The next task was to combat all dissenters within the artists’s unions who would not limit their creativity to the compulsory method of Socialist realism and stuck to different art schools and values.

To fight them, in 1932 the Central Committee selected Osip Beskin, a literary critic of the former RAPP (Russian Association of Proletarian Writers), who was known for the tireless search and exposure of disguised enemies of Soviet power in the sphere of literature in the 1920s, most of whom (poets Sergey Klychkov, Nikolai Klyuev, Pyotr Oreshin, writer Alexander Voronsky) were eventually executed in 1937-1938. Beskin was appointed Chief inspector of the People's Commissariat for Education for fine arts, and director of “Izogiz” - the state publishing house of literature on art, and editor-in-chief of the magazines “Art” («Искусство») and “Creativity” («Творчество») which were created due to the same resolution of the Politburo of 1932. In 1933, Osip Beskin published the book “Formalism in Painting”, which became a guide to identifying and exposing formalist artists.

==During the war==
- Director of the exhibition "The Second Great Patriotic War" in the Directorate of Art Exhibitions and Panoramas (1942-1943)

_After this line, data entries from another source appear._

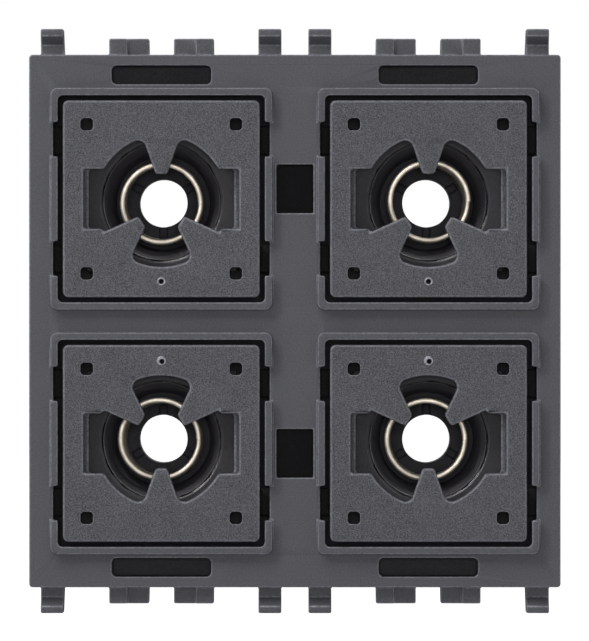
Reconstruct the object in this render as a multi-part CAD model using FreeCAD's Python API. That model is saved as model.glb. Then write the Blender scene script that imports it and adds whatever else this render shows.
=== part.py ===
import FreeCAD, Part
import math
import os

from FreeCAD import Vector

# Four-gang pushbutton insert, two modules wide, without its finger caps.
# X points right and Z up as seen from the front. Y points to the rear, so the buttons travel along +Y.
# The origin is the centre of the flange's front face. All lengths are in millimetres.

# Flange and skirt of the front frame
body_width = 44.6
body_height = 44.7
body_corner_radius = 0.3
flange_thickness = 2.0
skirt_depth = 11.0
skirt_wall = 1.0

# Cells, one for each button
cell_spread_x = 0.1
cell_inset_z = 1.85
well_opening = 17.35
well_depth = 4.0
well_wall = 0.9
well_corner_radius = 0.42
rim_wall = 0.63
rim_height = 1.0
rim_corner_radius = 0.6
leg_gate_width = 2.9
leg_gate_depth = 0.4
leg_gate_offset = 5.0

# Blind slots above and below the wells, and the two pockets on the centre line
slot_length = 8.32
slot_height = 1.57
slot_corner_radius = 0.42
slot_depth = 4.5
slot_from_edge = 1.69
pocket_width = 3.08
pocket_height = 4.08
pocket_depth = 5.0
pocket_shift_z = 0.85
moulded_wall = 0.8

# Fixing hooks and lugs on the top and bottom edges
hook_width = 1.93
hook_reach = 2.18
hook_lip = 0.59
hook_ramp = 0.75
hook_lip_front = 0.5
hook_stem_front = 1.4
hook_tip_thickness = 2.6
hook_heel = 7.0
hook_offset_from_edge = 1.92
hook_offset_from_centre = 2.1
lug_width = 3.36
lug_reach = 1.38
lug_front = 1.0
lug_step = 0.4
lug_step_width = 1.55
lug_tip_thickness = 2.2
lug_heel = 6.0
lug_offset = 2.72

# Button carriers
travel = 1.5
carrier_clearance = 0.41
carrier_set_back = 0.08
carrier_thickness = 1.52
carrier_corner_radius = 0.5
bottoming_clearance = 0.1
window_radius = 5.49
window_corner_radius = 0.68
finger_tip_radius = 2.29
top_finger_tip = 0.99
top_finger_flank = 19.4
side_finger_turn = 122.5
side_finger_near = 0.03
side_finger_far = 1.1
side_finger_near_flank = 8.1
side_finger_far_flank = 32.1
side_pocket_reach = 6.08
side_pocket_height = 5.0
side_ledge_reach = 6.5
side_ledge_depth = 1.0
peg_hole = 1.04
peg_hole_chamfer = 0.2
peg_hole_offset = 6.25
spring_locator_width = 0.6
spring_locator_height = 0.8
spring_locator_clearance = 0.3

# Snap legs of a carrier
leg_width = 2.4
leg_thickness = 0.9
leg_nose_overlap = 0.33
leg_nose_land = 0.3
leg_nose_height = 1.5
leg_catch_clearance = 0.1

# Plunger of a carrier
plunger_offset = 6.95
plunger_width = 4.0
plunger_thickness = 1.2
plunger_slot_clearance = 0.2
stake_width = 1.8
stake_thickness = 0.7
stake_head_margin = 0.35
stake_head_height = 0.4

# Spring cups, each with a lamp socket at its rear
socket_offset = 0.2
cup_mouth_radius = 5.2
cup_seat_radius = 4.0
cup_seat_depth = 13.5
cup_facets = 24
cup_wall = 0.7
cup_shelf = 12.6
cup_neck = 10.0
cup_floor = 1.2
socket_radius = 2.05
socket_wall = 0.7
socket_end = 20.0
socket_key_radius = 2.9
socket_key_width = 0.65
socket_key_depth = 1.0
socket_key_count = 3

# Return springs
spring_radius = 3.5
spring_wire = 0.4
spring_turns = 4.0
spring_closed_turns = 0.5
spring_steps = 10
spring_end_clearance = 0.02

# Case behind the flange
case_clearance = 0.1
case_wall = 0.9
case_corner_radius = 1.0
deck_front = 7.6
deck_thickness = 1.2
cup_fit_clearance = 0.05
case_rear = 21.0
stop_rib_width = 1.2
stop_rib_height = 0.8
snap_width = 4.0
snap_from_edge = 7.05
snap_rear_margin = 0.9
snap_length = 1.4
snap_height = 0.7
snap_clearance = 0.1

# Contacts and current-carrying strips
contact_spread = 3.3
contact_size = 1.6
contact_height = 0.5
contact_margin = 0.05
bridge_length = 8.2
bridge_width = 2.2
bridge_thickness = 0.4
bridge_front = 13.5
strip_thickness = 0.8
strip_pad_width = 1.8
tongue_side_gap = 0.3
tongue_past_screw = 1.4

# Terminals
output_terminal_rise = 3.9
output_wall_gap = 0.25
common_wall_gap = 0.5
cage_neck_gap = 0.15
cage_extra_width = 0.9
cage_wall = 0.7
cage_wire_room = 2.6
cage_slack = 0.35
cage_beside_screw = 0.3
screw_length = 3.25
screw_slot_width = 0.7
screw_slot_depth = 0.8
screw_hole_clearance = 0.35

# Terminal base at the rear
base_thickness = 2.0
base_clearance = 0.1
chamber_wall = 0.8
chamber_clearance = 0.15
socket_hole_clearance = 0.1
strip_post_width = 1.6

# Levels along Y that follow from the sizes above
rim_front = -rim_height
carrier_front = rim_front + carrier_set_back
carrier_rear = carrier_front + carrier_thickness
cup_mouth = carrier_rear + travel + bottoming_clearance
catch_level = well_depth + leg_catch_clearance
deck_rear = deck_front + deck_thickness
cup_floor_rear = cup_seat_depth + cup_floor
bridge_rear = bridge_front + bridge_thickness
strip_front = bridge_rear + 2 * contact_height + travel + contact_margin
strip_rear = strip_front + strip_thickness
cage_front = strip_front - cage_wire_room - cage_wall
cage_rear = strip_rear + cage_slack + cage_wall
base_front = case_rear - base_thickness

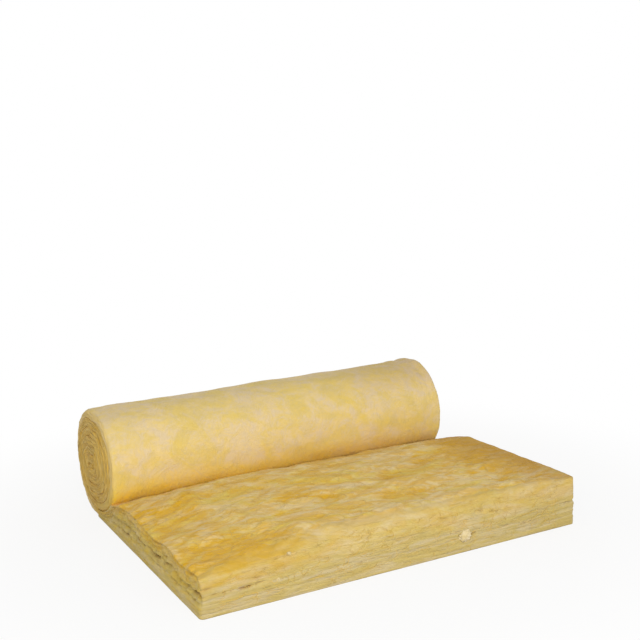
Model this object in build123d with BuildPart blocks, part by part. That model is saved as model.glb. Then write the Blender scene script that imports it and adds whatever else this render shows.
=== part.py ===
from build123d import *
import os

# Part-unrolled roll of glass-wool insulation: one continuous mat.
#
# The wool is wound tightly into a roll that lies on its side and sags a little. The last stretch of
# the mat runs out from under the roll along the floor and swells from its wound thickness to its
# full one. Its top rolls gently, and one side edge has been pressed down and lies lower.
#
# X runs along the roll, the mat runs out towards -Y, and the floor is Z = 0. The origin is the
# middle of the footprint, on the floor.

# The mat, in millimetres. The flat length runs from below the roll's axis to the cut end.
mat_width = 1200
full_thickness = 150
flat_length = 856
front_rounding = 40

# The roll. It is as high as it was wound, and the sag makes it that much longer from front to back.
# The pitch is the thickness of one wound turn, and the dome is how far the innermost turns stand
# out beyond the outermost one at each end.
roll_height = 350
sag = 38
turn_pitch = 28
end_dome = 15
seam_width = 5
seam_depth = 12

# Where the roll rests against the mat, and how far it takes the mat to swell to full thickness.
crease_height = 95
crease_slope = 0.4
swell_length = 200

# The crests and hollows of the flat stretch's top: how far each lies above or below the full
# thickness, evenly spaced from the end of the swell to the rounding at the cut end. Each row is
# one section, at its share of the mat's width from the pressed-down edge.
top_rolls = {
    0: (-40, -47, -49, -37, -50, -42),
    0.13: (-18, -26, -30, -22, -29, -28),
    0.32: (-1, -6, 0, -10, -4, -8),
    0.58: (-3, 3, -5, 0, -7, -1),
    0.83: (1, -6, 0, 3, -5, 0),
    1: (-2, -2, -2, -2, -2, -2),
}

# The spiral has two centres. Half turns at the back are struck from one, those at the front from
# the other, half a pitch higher, and level runs as long as the sag join them above and below.
back_radius = roll_height / 2
front_radius = back_radius - turn_pitch / 2
roll_y = (flat_length - back_radius - sag / 2) / 2
back_y = roll_y + sag / 2
front_y = roll_y - sag / 2
back_centre = (back_y, back_radius)
front_centre = (front_y, back_radius + turn_pitch / 2)
whole_turns = int((front_radius - seam_width) / turn_pitch)

left_x = -mat_width / 2
right_x = mat_width / 2
cut_end_y = roll_y - flat_length

# The roll's axis lies midway between its front and its back.
axis_y = (back_y + back_radius + front_y - front_radius) / 2
roll_axis = Axis((0, axis_y, back_radius), (1, 0, 0))

# The crease, as a point on the outermost front half turn, and its angle about that turn's centre.
crease_drop = front_centre[1] - crease_height
crease_y = front_y - (front_radius**2 - crease_drop**2) ** 0.5
crease_angle = Vector(1, 0).get_signed_angle(Vector(crease_y - front_y, -crease_drop)) % 360


def roll_outline(x):
    """The wound turns seen from the end."""
    top = roll_height
    with BuildSketch(Plane.YZ.offset(x)) as outline:
        with BuildLine():
            CenterArc(back_centre, back_radius, -90, 180)
            Line((back_y, top), (front_y, top))
            CenterArc(front_centre, front_radius, 90, 180)
            Polyline((front_y, turn_pitch), (front_y, 0), (back_y, 0))
        make_face()
    return outline.sketch


def turn_seams(x):
    """The line between the turns, from the crease under the roll and inwards, as a narrow band."""
    with BuildSketch(Plane.YZ.offset(x)) as seams:
        with BuildLine() as line:
            CenterArc(front_centre, front_radius, crease_angle, 270 - crease_angle)
            for turn in range(1, whole_turns + 1):
                bottom = turn * turn_pitch
                top = roll_height - bottom
                Line((front_y, bottom), (back_y, bottom))
                CenterArc(back_centre, back_radius - bottom, -90, 180)
                Line((back_y, top), (front_y, top))
                CenterArc(front_centre, front_radius - bottom, 90, 180)
        trace(line.line, seam_width)
    return seams.sketch


def barrel_outline(inset):
    """Half the lengthwise section of a barrel whose domed ends bound the roll, moved in by inset."""
    rim = (back_radius + sag + front_radius) / 2
    dome_radius = (rim**2 + end_dome**2) / (2 * end_dome)
    left, right = left_x + inset, right_x - inset
    with BuildSketch(Plane.XZ.offset(-axis_y)) as outline:
        with BuildLine():
            Line((left - end_dome, back_radius), (right + end_dome, back_radius))
            RadiusArc((left - end_dome, back_radius), (left, back_radius + rim), dome_radius)
            RadiusArc((right + end_dome, back_radius), (right, back_radius + rim), -dome_radius)
            Line((left, back_radius + rim), (left, back_radius + 2 * rim))
            Line((right, back_radius + rim), (right, back_radius + 2 * rim))
            Line((left, back_radius + 2 * rim), (right, back_radius + 2 * rim))
        make_face()
    return outline.sketch


def flat_outline(share, rolls):
    """A section of the flat stretch at a share of the mat's width, reaching below the floor."""
    swell_y = crease_y - swell_length
    rounding_y = cut_end_y + front_rounding
    step = (rounding_y - swell_y) / (len(rolls) - 1)
    tops = [(swell_y + place * step, full_thickness + rise) for place, rise in enumerate(rolls)]
    crease = (crease_y, crease_height)
    corner_end = (cut_end_y, full_thickness + rolls[-1] - front_rounding)
    with BuildSketch(Plane.YZ.offset(left_x + share * mat_width)) as outline:
        with BuildLine():
            Spline(crease, *tops, tangents=[(-1, crease_slope), (-1, 0)])
            RadiusArc(tops[-1], corner_end, -front_rounding)
            Polyline(corner_end, (cut_end_y, -turn_pitch), (front_y, -turn_pitch))
            Polyline((front_y, -turn_pitch), front_centre, crease)
        make_face()
    return outline.sketch


with BuildPart() as flat_stretch:
    loft([flat_outline(share, rolls) for share, rolls in top_rolls.items()])
    split(bisect_by=Plane.XY, keep=Keep.TOP)

with BuildPart() as wound_turns:
    extrude(roll_outline(left_x - end_dome), amount=mat_width + 2 * end_dome)
    revolve(barrel_outline(0), roll_axis, mode=Mode.INTERSECT)

with BuildPart() as seam_cuts:
    extrude(turn_seams(left_x - end_dome), amount=end_dome + seam_depth)
    extrude(turn_seams(right_x + end_dome), amount=-end_dome - seam_depth)
    revolve(barrel_outline(seam_depth), roll_axis, mode=Mode.SUBTRACT)

with BuildPart() as wool_mat:
    add(wound_turns.part)
    add(flat_stretch.part)
    add(seam_cuts.part, mode=Mode.SUBTRACT)

wool_mat.part.label = "wool_mat"
os.makedirs("parts", exist_ok=True)
export_step(wool_mat.part, "parts/wool_mat.step")
print("volume in cubic metres", round(wool_mat.part.volume / 1e9, 4))
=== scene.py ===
"""Looks of a part-unrolled roll of glass wool: the wound roll, its turn ends and the flat stretch.

Metres. X runs along the roll, the flat stretch runs out towards -Y and the floor is Z = 0.
Every piece carries four values at each point: its place in the unwound wool (across the mat,
along it, and through its thickness), how far it belongs to a cut edge, how much painted shade
darkens it (in crevices and tears, in the crease, between the turns, and over the cut end, its
ridge and the right of the tops), and how yellow it is: the wool's own yellow in hollows and
patches, and, over the roll's crease, painted light that makes up for the shade there. The
materials are mixed from these.
"""

import math
from types import SimpleNamespace

import bpy
import numpy as np
from mathutils import Matrix, Vector


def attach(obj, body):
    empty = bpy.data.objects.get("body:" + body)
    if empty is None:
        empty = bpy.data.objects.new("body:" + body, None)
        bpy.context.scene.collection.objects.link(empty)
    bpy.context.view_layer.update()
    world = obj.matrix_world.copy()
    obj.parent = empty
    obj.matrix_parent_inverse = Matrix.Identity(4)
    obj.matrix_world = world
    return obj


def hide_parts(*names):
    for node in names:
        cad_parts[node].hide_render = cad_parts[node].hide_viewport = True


# The mat and the roll, as the solid has them.
MAT_WIDTH = 1.2
FULL_THICKNESS = 0.150
FLAT_LENGTH = 0.856
ROLL_HEIGHT = 0.350
SAG = 0.038
PITCH = 0.028
END_DOME = 0.015
CREASE_HEIGHT = 0.095

LEFT_X = -MAT_WIDTH / 2
RIGHT_X = MAT_WIDTH / 2
BACK_RADIUS = ROLL_HEIGHT / 2
FRONT_RADIUS = BACK_RADIUS - PITCH / 2
ROLL_Y = (FLAT_LENGTH - BACK_RADIUS - SAG / 2) / 2
BACK_Y = ROLL_Y + SAG / 2
FRONT_Y = ROLL_Y - SAG / 2
CUT_END_Y = ROLL_Y - FLAT_LENGTH
FRONT_CENTRE_Z = BACK_RADIUS + PITCH / 2
AXIS_Y = (BACK_Y + BACK_RADIUS + FRONT_Y - FRONT_RADIUS) / 2
CREASE_Y = FRONT_Y - math.sqrt(FRONT_RADIUS**2 - (FRONT_CENTRE_Z - CREASE_HEIGHT) ** 2)
WHOLE_TURNS = 6

# Size of the smallest mesh cells on the surfaces that show.
CELL = 0.004
NOISE_TABLE = 4096

# How far the wound turns wander from their spiral, and over what length.
WANDER = 0.004
WANDER_LENGTH = 0.110

# The rims of the outermost turn, from its inner face to its skin: how deep in the turn each point of
# the profile lies, as a share of the turn's thickness, and how far in from the mat's edge.
RIM_DEPTHS = np.array([1.00, 1.00, 0.97, 0.92, 0.84, 0.75, 0.64, 0.53, 0.42, 0.31, 0.21, 0.12, 0.05])
RIM_INSETS = np.array([34, 5, 3.4, 2.1, 1.0, 0.4, 0.1, 0, 0.2, 1.0, 2.4, 4.4, 7.2]) / 1000
RIM_WIDTH = 0.011

# The end of an inner turn, from its outer face to its inner one: where the points of the profile
# lie, as shares of its thickness, and how far in from the mat's edge those by its faces are.
TURN_SHARES = np.array([-1, -1, 1, 4, 8, *range(14, 93, 6), 96, 99, 101, 101]) / 100
TURN_INSETS = np.array([34, 3.6, 2.5, 1.6, 0.8, 0.3, 0.1]) / 1000


def smooth(low, high, value):
    """0 below low, 1 above high, and an even rise between them."""
    share = np.clip((value - low) / (high - low), 0, 1)
    return share * share * (3 - 2 * share)


def noise_field(seed):
    """A smooth random field of about -1 to 1 whose bumps are one unit across."""
    rng = np.random.default_rng(seed)
    order = rng.permutation(NOISE_TABLE)
    slopes = rng.normal(size=(NOISE_TABLE, 3))
    slopes /= np.linalg.norm(slopes, axis=1)[:, None]

    def noise(points):
        cell = np.floor(points).astype(int)
        inside = points - cell
        ease = inside**3 * (inside * (inside * 6 - 15) + 10)
        total = np.zeros(len(points))
        for corner in np.ndindex(2, 2, 2):
            at = (cell + corner) % NOISE_TABLE
            pick = order[(order[at[:, 0]] + at[:, 1]) % NOISE_TABLE]
            pick = order[(pick + at[:, 2]) % NOISE_TABLE]
            share = np.prod(np.where(corner, ease, 1 - ease), axis=1)
            total += share * np.einsum("ij,ij->i", slopes[pick], inside - corner)
        return total * 1.6

    return noise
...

- Senior Consultant on Creative Issues of the Moscow Association of Artists (1943-1946)

==Post-war years==
- Artistic Director and Editor-in-Chief of the Association of Artists "Soviet Graphic" (1946-1948)
- Artistic Director for the Production of Prints of the Graphic Works Combine (1954-1963).

==Main writings==
- “Kulak literature and opportunistic criticism”. Moscow, 1930, 1931 (2nd edition) (Кулацкая художественная литература и оппортунистическая критика. Москва, 1930, 1931)
- “The creative path of Mayakovsky”. Voronezh, 1931 (Творческий путь Маяковского. Воронеж, 1931)
- ”Formalism in painting”. Moscow, Vsekohudozhnik Editions, 1933 (Бескин, Осип Мартынович. «Формализм в живописи». Москва, издательство «Всекохудожник», 1933)
- The Hero artist. Moscow, 1956
- Ekaterina Belashova. Moscow, 1958
- Yuri Pimenov. Moscow, 1960
- Victor Shestakov. Moscow, 1965
- Georgy Echeistov. Moscow, 1969

==Family life==
- Osip Beskin had romantic relationship with actress Veronika Polonsky, who was poet Vladimir Mayakovsky’s lover.